= WHAT YOU SHOULD DO =
Extract, word for word, every line from the one containing "Keep writing the" through the one containing "PLUG_DOME = 0.8 * MM", with both end lines kept.

= DATA EXTRACT =

+++

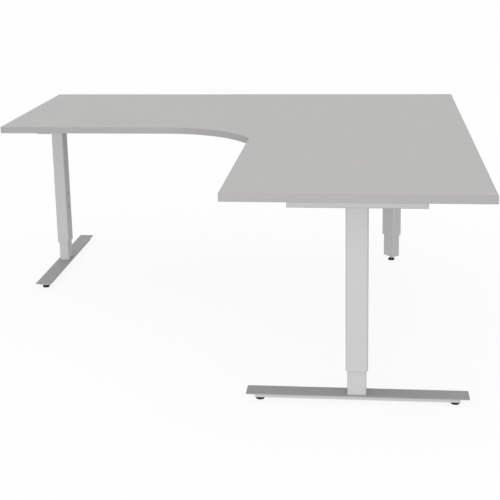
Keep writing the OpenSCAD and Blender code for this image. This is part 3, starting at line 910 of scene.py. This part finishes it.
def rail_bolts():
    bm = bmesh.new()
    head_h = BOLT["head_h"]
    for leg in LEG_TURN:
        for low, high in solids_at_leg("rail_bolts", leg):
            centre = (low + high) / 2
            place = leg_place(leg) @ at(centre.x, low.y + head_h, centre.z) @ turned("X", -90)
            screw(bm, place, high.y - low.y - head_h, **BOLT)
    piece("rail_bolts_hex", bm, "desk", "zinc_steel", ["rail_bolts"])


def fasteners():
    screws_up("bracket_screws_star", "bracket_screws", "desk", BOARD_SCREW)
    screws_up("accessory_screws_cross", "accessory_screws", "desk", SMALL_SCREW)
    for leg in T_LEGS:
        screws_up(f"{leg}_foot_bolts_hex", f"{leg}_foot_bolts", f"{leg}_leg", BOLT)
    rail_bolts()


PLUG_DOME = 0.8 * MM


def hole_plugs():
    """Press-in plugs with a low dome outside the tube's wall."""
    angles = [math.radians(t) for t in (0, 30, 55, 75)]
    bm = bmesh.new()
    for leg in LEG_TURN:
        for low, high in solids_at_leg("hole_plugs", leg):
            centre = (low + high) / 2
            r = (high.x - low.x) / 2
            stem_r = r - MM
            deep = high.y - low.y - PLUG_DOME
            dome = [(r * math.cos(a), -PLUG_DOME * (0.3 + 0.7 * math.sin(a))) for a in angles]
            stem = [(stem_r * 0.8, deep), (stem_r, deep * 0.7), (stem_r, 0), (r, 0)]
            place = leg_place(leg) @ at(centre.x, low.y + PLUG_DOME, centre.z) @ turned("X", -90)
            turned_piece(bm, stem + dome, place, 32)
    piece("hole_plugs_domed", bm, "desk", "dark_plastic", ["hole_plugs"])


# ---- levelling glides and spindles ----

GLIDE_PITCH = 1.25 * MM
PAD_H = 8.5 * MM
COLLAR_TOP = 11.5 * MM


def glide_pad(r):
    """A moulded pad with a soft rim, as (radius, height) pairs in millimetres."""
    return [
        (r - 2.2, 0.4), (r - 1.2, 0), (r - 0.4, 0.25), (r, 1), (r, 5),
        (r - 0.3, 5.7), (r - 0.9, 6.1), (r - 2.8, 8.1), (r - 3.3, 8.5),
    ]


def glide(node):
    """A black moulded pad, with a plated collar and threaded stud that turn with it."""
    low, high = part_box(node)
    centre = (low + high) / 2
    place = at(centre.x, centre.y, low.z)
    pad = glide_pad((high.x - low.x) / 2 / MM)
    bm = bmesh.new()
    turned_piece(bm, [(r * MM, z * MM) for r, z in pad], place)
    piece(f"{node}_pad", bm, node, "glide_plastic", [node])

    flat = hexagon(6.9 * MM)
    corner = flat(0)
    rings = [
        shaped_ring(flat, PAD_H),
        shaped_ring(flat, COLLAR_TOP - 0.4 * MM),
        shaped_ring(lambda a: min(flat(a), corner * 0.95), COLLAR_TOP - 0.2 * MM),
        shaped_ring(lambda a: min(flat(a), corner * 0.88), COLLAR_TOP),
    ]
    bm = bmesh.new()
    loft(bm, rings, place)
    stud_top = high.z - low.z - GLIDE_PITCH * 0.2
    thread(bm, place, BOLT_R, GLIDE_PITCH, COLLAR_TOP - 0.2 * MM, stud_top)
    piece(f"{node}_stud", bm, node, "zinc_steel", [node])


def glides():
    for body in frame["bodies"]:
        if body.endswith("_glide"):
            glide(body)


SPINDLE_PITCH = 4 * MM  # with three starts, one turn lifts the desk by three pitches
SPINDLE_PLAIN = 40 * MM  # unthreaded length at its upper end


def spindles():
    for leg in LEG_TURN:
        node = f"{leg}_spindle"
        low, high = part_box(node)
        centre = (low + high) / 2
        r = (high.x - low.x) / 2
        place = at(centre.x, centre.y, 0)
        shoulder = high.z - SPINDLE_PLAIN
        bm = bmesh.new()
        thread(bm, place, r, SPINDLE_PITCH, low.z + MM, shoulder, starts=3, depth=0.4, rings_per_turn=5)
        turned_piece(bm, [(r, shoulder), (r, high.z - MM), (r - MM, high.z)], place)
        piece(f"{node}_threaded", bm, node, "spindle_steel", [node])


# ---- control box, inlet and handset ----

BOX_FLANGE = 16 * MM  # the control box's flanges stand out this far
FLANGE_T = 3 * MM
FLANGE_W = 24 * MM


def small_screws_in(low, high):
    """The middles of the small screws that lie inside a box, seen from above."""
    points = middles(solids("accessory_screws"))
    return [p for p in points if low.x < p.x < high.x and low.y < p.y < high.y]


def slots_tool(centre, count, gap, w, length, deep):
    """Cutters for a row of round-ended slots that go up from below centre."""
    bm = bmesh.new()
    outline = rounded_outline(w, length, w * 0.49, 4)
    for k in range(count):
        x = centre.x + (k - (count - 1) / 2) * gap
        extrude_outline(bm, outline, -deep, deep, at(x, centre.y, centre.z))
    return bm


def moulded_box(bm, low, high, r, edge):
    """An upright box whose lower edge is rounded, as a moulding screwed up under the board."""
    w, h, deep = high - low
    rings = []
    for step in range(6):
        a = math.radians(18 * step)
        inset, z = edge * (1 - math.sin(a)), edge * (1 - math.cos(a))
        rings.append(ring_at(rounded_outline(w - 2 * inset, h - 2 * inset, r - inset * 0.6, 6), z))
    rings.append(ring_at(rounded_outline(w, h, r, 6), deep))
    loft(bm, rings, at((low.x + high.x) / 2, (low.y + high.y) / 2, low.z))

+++

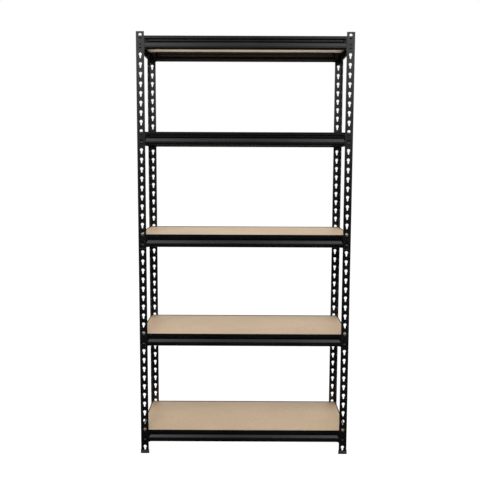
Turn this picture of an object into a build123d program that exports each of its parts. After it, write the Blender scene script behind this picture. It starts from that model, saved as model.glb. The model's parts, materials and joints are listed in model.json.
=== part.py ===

+++

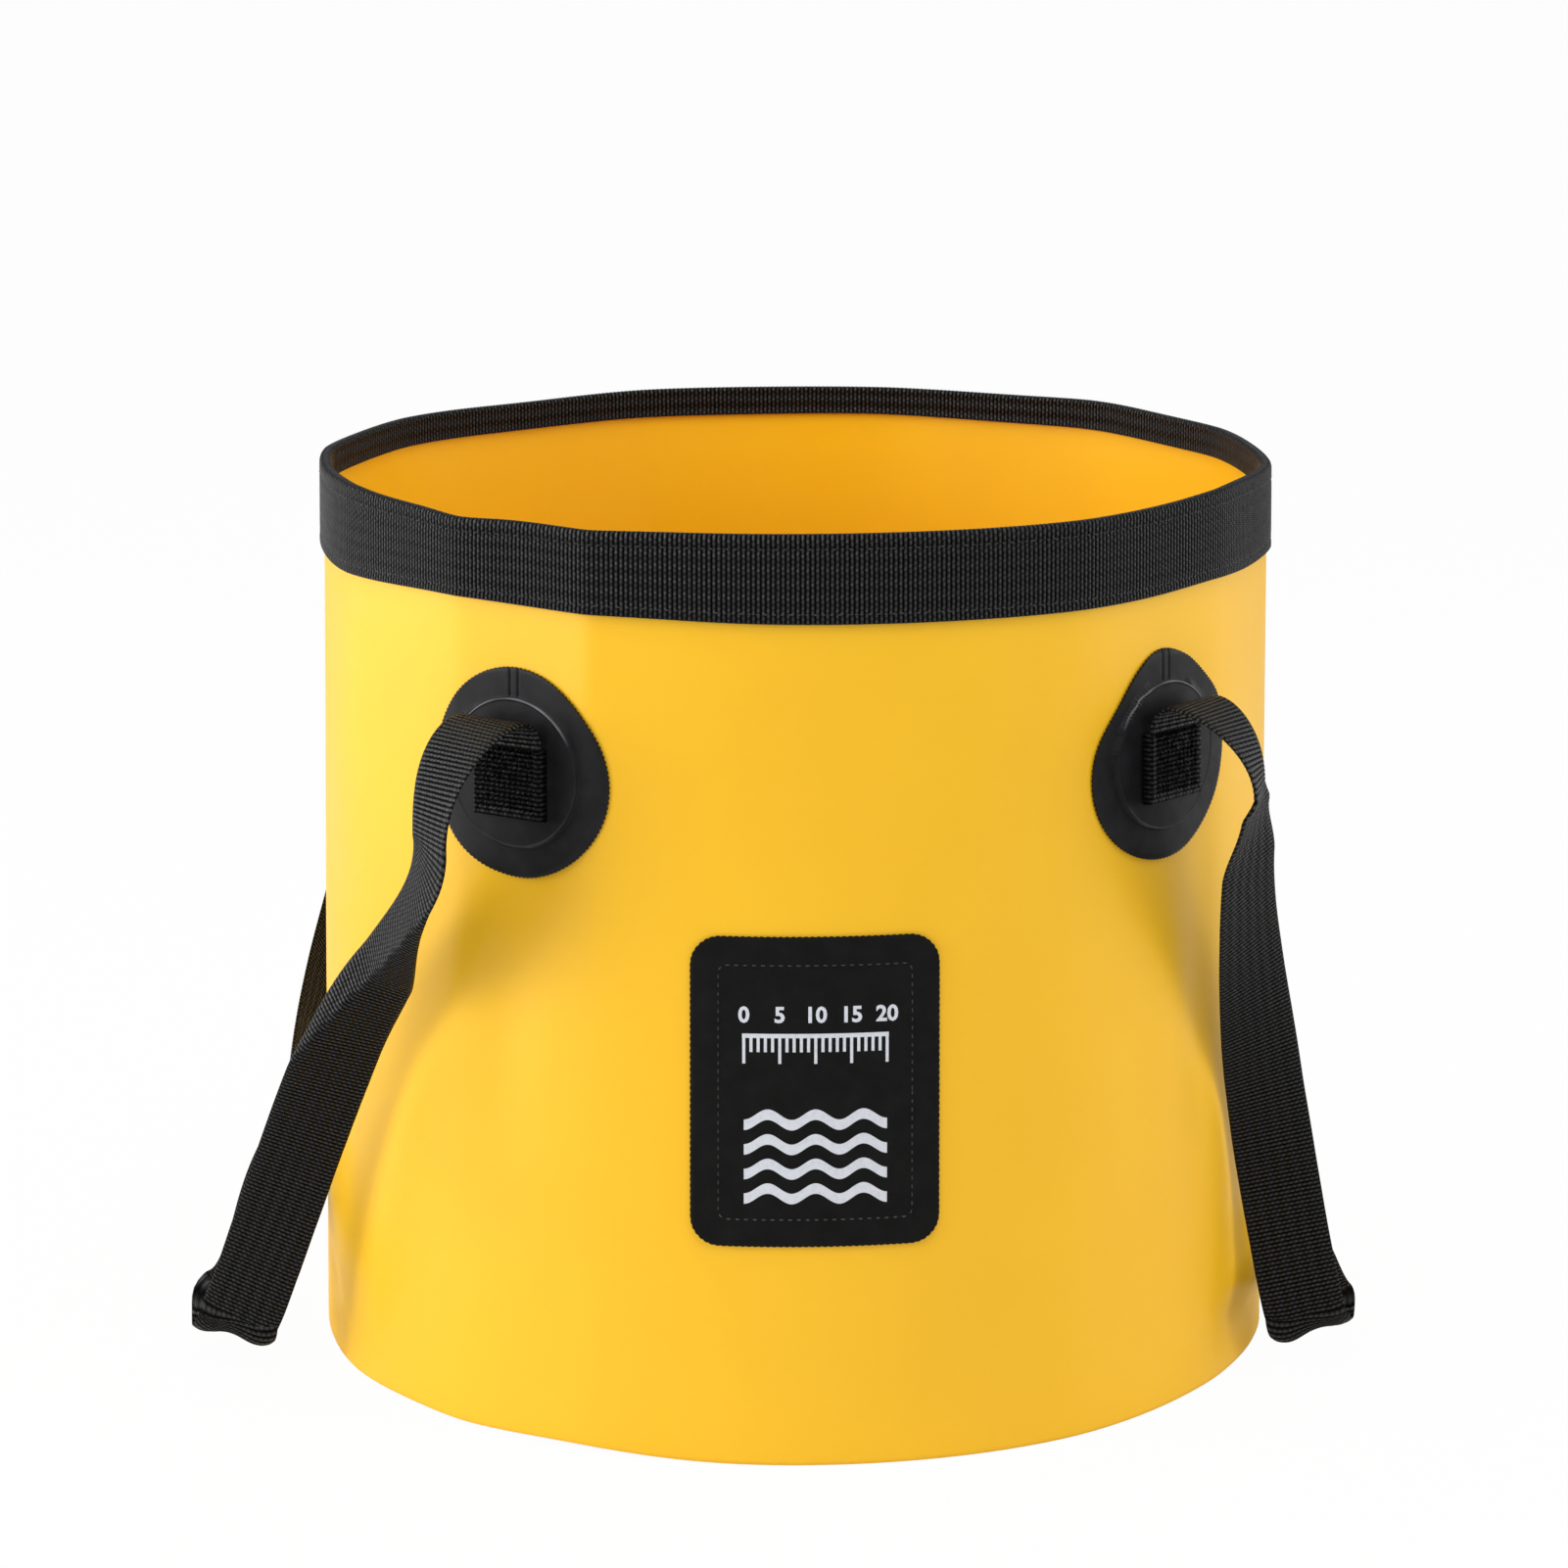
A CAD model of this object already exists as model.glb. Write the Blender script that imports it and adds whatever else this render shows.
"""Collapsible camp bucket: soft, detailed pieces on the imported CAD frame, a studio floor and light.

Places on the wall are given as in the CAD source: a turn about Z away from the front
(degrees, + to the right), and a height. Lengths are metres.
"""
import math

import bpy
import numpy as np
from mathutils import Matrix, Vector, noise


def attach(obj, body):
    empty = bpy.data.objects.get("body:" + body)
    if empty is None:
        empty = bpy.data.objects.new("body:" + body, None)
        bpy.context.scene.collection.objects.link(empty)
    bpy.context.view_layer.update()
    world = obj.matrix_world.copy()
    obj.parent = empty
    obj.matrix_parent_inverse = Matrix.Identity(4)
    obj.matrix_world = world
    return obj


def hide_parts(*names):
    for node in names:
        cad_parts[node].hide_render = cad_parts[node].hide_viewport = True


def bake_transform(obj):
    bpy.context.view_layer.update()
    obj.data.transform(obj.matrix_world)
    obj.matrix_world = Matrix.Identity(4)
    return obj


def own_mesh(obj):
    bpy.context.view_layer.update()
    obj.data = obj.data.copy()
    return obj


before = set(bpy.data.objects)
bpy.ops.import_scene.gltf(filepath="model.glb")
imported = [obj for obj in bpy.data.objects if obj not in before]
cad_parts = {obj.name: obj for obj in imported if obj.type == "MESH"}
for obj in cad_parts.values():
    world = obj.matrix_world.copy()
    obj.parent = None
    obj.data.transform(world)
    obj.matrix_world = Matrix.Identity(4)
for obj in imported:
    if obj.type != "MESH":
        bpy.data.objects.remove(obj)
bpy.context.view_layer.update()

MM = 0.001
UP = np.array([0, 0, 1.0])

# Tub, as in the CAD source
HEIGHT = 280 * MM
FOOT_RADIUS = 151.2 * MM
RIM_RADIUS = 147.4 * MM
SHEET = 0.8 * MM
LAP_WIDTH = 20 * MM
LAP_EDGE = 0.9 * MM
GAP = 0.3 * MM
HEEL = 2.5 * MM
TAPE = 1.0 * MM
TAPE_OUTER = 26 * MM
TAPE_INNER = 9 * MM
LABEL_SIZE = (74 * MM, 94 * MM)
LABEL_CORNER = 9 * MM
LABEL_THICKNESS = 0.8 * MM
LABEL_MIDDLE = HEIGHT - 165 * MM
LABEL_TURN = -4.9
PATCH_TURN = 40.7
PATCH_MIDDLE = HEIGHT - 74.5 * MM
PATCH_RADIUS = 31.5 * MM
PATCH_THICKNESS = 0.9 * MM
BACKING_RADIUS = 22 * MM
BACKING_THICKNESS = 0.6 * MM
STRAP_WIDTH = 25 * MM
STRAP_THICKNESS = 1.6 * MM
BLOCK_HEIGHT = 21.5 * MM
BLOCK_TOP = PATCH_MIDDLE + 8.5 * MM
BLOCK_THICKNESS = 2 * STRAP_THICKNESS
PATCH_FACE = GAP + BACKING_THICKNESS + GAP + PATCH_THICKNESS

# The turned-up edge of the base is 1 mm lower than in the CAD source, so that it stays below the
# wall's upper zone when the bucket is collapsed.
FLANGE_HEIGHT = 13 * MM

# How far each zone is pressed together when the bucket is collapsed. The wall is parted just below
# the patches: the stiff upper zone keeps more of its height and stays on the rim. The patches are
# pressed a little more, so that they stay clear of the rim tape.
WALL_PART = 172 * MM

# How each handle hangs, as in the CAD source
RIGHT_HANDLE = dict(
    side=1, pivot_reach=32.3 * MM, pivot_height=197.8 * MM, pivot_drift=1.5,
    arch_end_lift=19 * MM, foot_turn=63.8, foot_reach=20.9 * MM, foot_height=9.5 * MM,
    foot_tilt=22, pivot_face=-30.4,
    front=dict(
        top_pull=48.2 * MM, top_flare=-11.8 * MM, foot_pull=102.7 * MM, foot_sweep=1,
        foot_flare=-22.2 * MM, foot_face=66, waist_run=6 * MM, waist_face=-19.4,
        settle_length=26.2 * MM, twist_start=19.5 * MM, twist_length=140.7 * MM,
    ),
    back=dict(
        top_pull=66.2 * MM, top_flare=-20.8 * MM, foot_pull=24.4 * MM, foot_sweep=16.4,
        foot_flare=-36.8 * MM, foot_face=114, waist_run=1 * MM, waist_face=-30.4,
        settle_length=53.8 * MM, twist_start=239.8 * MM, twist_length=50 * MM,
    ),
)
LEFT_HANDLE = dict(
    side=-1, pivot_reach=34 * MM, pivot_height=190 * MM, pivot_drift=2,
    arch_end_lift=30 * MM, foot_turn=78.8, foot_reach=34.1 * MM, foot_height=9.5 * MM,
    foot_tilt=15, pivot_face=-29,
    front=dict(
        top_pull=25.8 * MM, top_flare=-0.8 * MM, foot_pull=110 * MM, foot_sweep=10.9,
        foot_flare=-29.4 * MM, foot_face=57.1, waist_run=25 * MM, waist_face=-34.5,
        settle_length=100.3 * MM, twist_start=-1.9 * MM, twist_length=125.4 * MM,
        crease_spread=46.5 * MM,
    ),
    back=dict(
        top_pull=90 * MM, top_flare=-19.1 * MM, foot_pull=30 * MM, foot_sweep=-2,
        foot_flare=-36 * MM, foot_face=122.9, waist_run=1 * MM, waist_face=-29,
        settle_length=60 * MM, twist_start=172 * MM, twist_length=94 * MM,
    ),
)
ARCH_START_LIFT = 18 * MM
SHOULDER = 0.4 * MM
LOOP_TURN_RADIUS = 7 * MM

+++

= COMPLETE OUTPUT =
Keep writing the OpenSCAD and Blender code for this image. This is part 3, starting at line 910 of scene.py. This part finishes it.
def rail_bolts():
    bm = bmesh.new()
    head_h = BOLT["head_h"]
    for leg in LEG_TURN:
        for low, high in solids_at_leg("rail_bolts", leg):
            centre = (low + high) / 2
            place = leg_place(leg) @ at(centre.x, low.y + head_h, centre.z) @ turned("X", -90)
            screw(bm, place, high.y - low.y - head_h, **BOLT)
    piece("rail_bolts_hex", bm, "desk", "zinc_steel", ["rail_bolts"])


def fasteners():
    screws_up("bracket_screws_star", "bracket_screws", "desk", BOARD_SCREW)
    screws_up("accessory_screws_cross", "accessory_screws", "desk", SMALL_SCREW)
    for leg in T_LEGS:
        screws_up(f"{leg}_foot_bolts_hex", f"{leg}_foot_bolts", f"{leg}_leg", BOLT)
    rail_bolts()


PLUG_DOME = 0.8 * MM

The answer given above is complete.